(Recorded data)
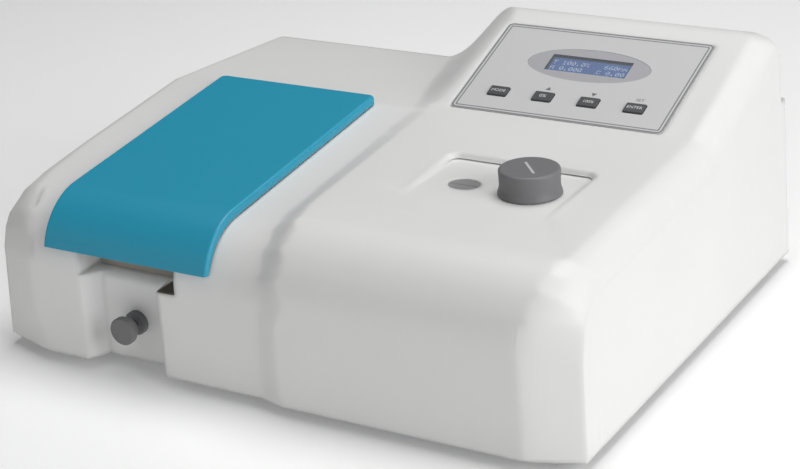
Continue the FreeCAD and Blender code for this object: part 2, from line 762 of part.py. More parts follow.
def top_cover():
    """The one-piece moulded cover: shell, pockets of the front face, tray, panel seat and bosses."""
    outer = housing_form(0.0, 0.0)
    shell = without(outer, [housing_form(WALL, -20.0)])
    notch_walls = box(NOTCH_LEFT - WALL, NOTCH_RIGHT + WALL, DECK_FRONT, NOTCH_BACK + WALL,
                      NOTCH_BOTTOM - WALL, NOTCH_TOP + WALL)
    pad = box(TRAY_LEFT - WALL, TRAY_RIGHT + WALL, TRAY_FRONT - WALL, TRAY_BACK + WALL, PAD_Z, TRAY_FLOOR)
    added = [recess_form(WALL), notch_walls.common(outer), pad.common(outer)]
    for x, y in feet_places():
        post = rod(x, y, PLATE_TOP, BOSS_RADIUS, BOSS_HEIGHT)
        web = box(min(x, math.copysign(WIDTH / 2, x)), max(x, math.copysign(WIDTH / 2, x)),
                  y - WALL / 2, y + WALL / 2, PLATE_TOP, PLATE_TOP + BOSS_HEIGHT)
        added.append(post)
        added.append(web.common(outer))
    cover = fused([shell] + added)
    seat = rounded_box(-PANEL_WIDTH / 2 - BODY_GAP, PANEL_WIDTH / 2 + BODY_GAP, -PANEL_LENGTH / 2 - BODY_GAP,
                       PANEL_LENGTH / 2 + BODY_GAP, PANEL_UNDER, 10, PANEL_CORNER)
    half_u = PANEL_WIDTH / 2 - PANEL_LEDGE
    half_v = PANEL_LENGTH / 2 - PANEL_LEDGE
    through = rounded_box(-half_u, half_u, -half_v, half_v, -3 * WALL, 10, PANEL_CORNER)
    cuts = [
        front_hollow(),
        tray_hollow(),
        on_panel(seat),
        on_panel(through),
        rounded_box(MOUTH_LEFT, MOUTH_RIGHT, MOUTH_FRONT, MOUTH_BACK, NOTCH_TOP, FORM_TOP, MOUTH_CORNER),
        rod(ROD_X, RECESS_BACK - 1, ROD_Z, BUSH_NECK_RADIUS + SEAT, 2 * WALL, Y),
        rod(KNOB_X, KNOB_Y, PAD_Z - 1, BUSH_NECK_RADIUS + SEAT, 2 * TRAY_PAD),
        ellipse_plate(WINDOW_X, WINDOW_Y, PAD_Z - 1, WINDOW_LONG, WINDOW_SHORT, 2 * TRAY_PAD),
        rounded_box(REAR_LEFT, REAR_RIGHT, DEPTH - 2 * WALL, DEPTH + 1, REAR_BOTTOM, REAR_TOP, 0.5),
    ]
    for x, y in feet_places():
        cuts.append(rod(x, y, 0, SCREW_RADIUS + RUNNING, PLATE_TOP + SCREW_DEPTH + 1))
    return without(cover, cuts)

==

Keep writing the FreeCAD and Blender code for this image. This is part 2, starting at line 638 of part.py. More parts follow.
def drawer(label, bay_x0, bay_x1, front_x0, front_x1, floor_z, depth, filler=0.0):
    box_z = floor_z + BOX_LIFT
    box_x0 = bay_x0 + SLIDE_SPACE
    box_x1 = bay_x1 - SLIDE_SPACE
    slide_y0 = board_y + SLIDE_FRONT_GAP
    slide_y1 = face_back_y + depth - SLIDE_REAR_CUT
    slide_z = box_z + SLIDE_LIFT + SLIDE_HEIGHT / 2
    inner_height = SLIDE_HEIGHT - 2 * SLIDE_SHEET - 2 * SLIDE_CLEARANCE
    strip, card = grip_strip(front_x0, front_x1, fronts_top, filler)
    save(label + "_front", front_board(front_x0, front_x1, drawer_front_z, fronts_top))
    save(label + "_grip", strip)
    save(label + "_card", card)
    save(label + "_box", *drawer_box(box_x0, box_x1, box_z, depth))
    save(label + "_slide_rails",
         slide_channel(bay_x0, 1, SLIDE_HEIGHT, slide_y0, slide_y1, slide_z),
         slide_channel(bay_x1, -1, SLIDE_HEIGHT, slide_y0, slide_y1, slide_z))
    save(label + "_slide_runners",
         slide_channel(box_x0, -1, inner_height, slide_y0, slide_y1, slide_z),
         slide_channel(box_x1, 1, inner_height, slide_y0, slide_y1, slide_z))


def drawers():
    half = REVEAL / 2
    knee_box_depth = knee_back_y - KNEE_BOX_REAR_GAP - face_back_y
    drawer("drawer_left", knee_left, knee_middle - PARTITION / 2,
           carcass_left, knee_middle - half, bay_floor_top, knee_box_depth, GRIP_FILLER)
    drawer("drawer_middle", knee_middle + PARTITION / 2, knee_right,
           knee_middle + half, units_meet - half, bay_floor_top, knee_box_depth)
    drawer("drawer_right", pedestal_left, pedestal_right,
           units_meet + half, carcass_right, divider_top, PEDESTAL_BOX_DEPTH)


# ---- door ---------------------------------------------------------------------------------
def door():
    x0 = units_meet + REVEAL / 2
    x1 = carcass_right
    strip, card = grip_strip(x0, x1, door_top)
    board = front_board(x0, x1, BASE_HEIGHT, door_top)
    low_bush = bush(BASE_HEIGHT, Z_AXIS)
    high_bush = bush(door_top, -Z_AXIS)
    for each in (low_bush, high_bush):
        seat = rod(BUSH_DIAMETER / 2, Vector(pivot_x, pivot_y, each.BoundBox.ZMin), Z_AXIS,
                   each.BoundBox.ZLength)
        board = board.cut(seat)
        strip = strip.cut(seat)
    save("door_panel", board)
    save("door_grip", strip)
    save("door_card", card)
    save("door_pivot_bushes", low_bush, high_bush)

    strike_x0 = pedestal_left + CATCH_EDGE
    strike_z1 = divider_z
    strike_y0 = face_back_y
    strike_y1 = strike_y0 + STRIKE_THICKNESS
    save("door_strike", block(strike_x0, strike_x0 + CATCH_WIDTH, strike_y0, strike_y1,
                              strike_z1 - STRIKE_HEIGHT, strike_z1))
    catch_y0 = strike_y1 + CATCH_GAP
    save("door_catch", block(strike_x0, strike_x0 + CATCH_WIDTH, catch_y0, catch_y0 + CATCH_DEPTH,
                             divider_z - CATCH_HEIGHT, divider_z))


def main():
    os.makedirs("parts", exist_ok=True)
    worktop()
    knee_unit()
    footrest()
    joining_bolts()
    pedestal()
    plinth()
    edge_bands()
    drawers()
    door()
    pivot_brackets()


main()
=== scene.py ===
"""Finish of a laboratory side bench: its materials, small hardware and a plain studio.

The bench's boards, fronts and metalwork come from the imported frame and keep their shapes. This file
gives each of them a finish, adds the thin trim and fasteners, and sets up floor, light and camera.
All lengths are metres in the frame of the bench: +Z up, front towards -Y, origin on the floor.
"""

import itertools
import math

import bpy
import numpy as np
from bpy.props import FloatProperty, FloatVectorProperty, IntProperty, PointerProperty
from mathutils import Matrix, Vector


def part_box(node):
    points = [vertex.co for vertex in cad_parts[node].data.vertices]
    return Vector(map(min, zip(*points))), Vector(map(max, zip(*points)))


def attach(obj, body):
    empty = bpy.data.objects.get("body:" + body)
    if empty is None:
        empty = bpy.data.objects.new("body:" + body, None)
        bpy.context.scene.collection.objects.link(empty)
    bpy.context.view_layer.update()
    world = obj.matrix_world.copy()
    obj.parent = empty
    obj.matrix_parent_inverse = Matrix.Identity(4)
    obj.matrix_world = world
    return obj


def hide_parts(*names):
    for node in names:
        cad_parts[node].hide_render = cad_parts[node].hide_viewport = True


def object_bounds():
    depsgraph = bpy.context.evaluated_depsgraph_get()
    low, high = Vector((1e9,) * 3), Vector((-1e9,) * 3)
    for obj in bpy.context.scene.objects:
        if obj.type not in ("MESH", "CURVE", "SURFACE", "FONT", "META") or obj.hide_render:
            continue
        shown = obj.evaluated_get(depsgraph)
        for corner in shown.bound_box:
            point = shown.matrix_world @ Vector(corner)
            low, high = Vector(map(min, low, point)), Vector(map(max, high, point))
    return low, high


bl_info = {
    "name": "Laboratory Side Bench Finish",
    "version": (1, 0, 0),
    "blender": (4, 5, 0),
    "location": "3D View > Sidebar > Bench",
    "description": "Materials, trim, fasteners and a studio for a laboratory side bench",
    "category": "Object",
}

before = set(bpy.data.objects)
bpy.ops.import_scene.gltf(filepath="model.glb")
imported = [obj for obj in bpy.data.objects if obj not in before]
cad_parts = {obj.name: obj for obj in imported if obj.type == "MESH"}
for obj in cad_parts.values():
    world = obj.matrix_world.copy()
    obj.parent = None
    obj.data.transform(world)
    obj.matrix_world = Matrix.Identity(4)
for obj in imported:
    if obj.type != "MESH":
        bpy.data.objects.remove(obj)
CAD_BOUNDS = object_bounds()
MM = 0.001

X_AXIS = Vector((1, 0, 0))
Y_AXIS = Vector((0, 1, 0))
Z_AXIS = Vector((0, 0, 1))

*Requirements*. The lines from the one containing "strike_x0 = pedestal_left + CATCH_EDGE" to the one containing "from mathutils import Matrix, Vector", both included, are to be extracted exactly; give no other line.

*Final result*.
    strike_x0 = pedestal_left + CATCH_EDGE
    strike_z1 = divider_z
    strike_y0 = face_back_y
    strike_y1 = strike_y0 + STRIKE_THICKNESS
    save("door_strike", block(strike_x0, strike_x0 + CATCH_WIDTH, strike_y0, strike_y1,
                              strike_z1 - STRIKE_HEIGHT, strike_z1))
    catch_y0 = strike_y1 + CATCH_GAP
    save("door_catch", block(strike_x0, strike_x0 + CATCH_WIDTH, catch_y0, catch_y0 + CATCH_DEPTH,
                             divider_z - CATCH_HEIGHT, divider_z))


def main():
    os.makedirs("parts", exist_ok=True)
    worktop()
    knee_unit()
    footrest()
    joining_bolts()
    pedestal()
    plinth()
    edge_bands()
    drawers()
    door()
    pivot_brackets()


main()
=== scene.py ===
"""Finish of a laboratory side bench: its materials, small hardware and a plain studio.

The bench's boards, fronts and metalwork come from the imported frame and keep their shapes. This file
gives each of them a finish, adds the thin trim and fasteners, and sets up floor, light and camera.
All lengths are metres in the frame of the bench: +Z up, front towards -Y, origin on the floor.
"""

import itertools
import math

import bpy
import numpy as np
from bpy.props import FloatProperty, FloatVectorProperty, IntProperty, PointerProperty
from mathutils import Matrix, Vector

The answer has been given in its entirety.